Türkiyede son yıllarda yaşanan kontrolsüz göçlerin şehirlerin rafine kültür yapısını bozduğunu, kültürel terkibin yozlaşmasına yol açtığını söyleyen Doğan, göçün şehirlere olumsuz yansımalarının giderilmesi için ciddi projeler yürütülmesi gereğine dikkat çekti.
Yazar Abdullah Uçman da konuşmasında Ahmet Hamdi Tanpınarın kültür tanımını hatırlattı. Tanpınarın kültür konusunda Kültür sürekliliktir, devamlılıktır. Bir zincirin halkaları gibidir kültür. Bu bakımdan incelediğimizde bizim kültürümüzün halkaları Tanzimattan itibaren kopmuştur. Tanzimata kadar bizim kıblemiz her anlamda Kabeydi, Tanzimattan sonra kıblemiz kültürel anlamda Parise çevrilmiş, 1950-60lı yıllardan itibaren ise New Yorka, Washingtona çevrilmiştir dedi.
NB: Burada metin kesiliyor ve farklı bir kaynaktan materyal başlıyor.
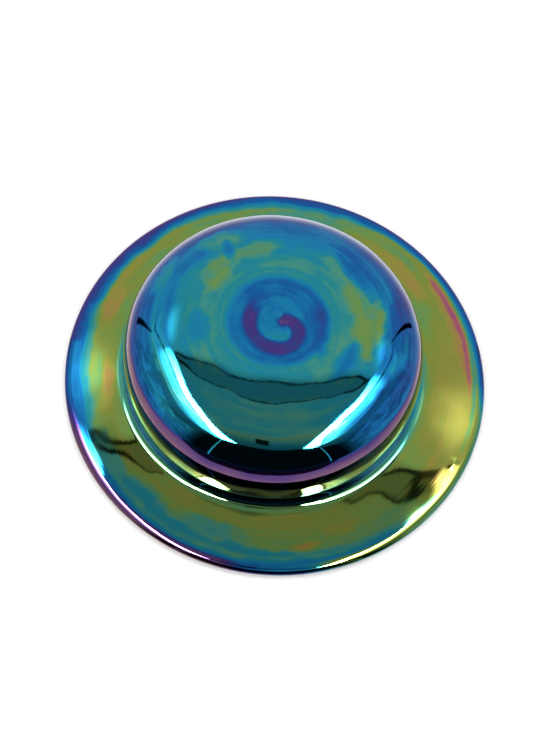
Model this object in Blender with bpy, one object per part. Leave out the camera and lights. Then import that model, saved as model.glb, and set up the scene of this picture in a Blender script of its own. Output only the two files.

Tanzimat aydınının Batı hayranlığını Paris 'e git ey efendi akl-u fikrin var ise, dünyaya gelmiş sayılmaz gitmeyenler Parise şeklindeki beytin çok çarpıcı biçimde gösterdiğini belirten Abdullah Uçman, Bu yanlış anlayış, kültür erozyonunu doğurdu. Kültürümüz Batının bombardımanı altına girdi. O kadar ki bugün yetişen mimarlarımızın büyük çoğunluğu Sultan Ahmet Camisini, Selmiyeyi mimarlık yönü ile bile incelemek için o camilere girmemiştir ifadelerini kullandı.
TRT 2YE GECE DARBESİ
TRT 2inin Kültür Kanalı olarak yapılanması projesinde çalışan yazar Ömer Erdem konuşmasında sert ifadeler kullanarak TRT 2nin bir gece darbesiyle kültür kanalı olmaktan çıkarıldığını, aydınların bu darbe karşısında sus-pus olduğunu söyledi. Ömer Erdem, bugünkü siyasetçilerin çapsızlığının kültürel projeleri olumsuz etklediğini vurgulayarak, Siyasetçilerin çapı ile demokrasimizin seviyesi birbiri ile yakından ilişkili. Siyasetçilerin çapsızlığı beni gelecek konusunda umutsuzluğa düşürüyor. Ama farkındalık yaratarak bu umutsuzluğu aşacak işler yapmak zorundayız dedi.
YEREL KÜLTÜR HAVZASI OLUŞTURMA SAKAT BİR ANLAYIŞ
Şair Ahmet Kot ise, ilginç bir çıkış yaparak panelin konusu olan Yerel Kültür HavzalarI oluşturma çabasının anlamsız ve sakat bir anlayış olduğunu ileri sürdü. Panelin konusu ile ters düşme pahasına görüşlerini dillendiren Ahmet Kot, Kültür günümüzde küresel politikaların bir unsuru haline gelmiş durumda. Dünya tam bir Amerikan köyüne dönüştürüldü. Buna karşı sizin yerel kültür havzalarına, köylerinize sığınmaya çalışmanız doğru değil. Kızıl Denny lakaplı Daniel Cohn Bendit Biz Devrimi Çok sevmiştik adlı kitabında bir gazetecinin Siz Yahudiler nasıl oldu da 2000 yıldır dünyayı yönetiyorsunuz? şeklindeki sorusuna Biz Yahudiler 2000 yıldır şehirlerde yaşıyoruz ve kitap okuyoruz şeklinde cevap veriyor. Kitap kültürün manevi boyutu, şehir ise maddi boyutudur. Öyle ise biz 21. yüzyılda bu topraklarda tutunmak istiyorsak kültürümüze sahip çıkmak zorundayız. Tutunamayanların temel özelliği kültürlerine sahip çıkmamış olmalarıdır diye konuştu.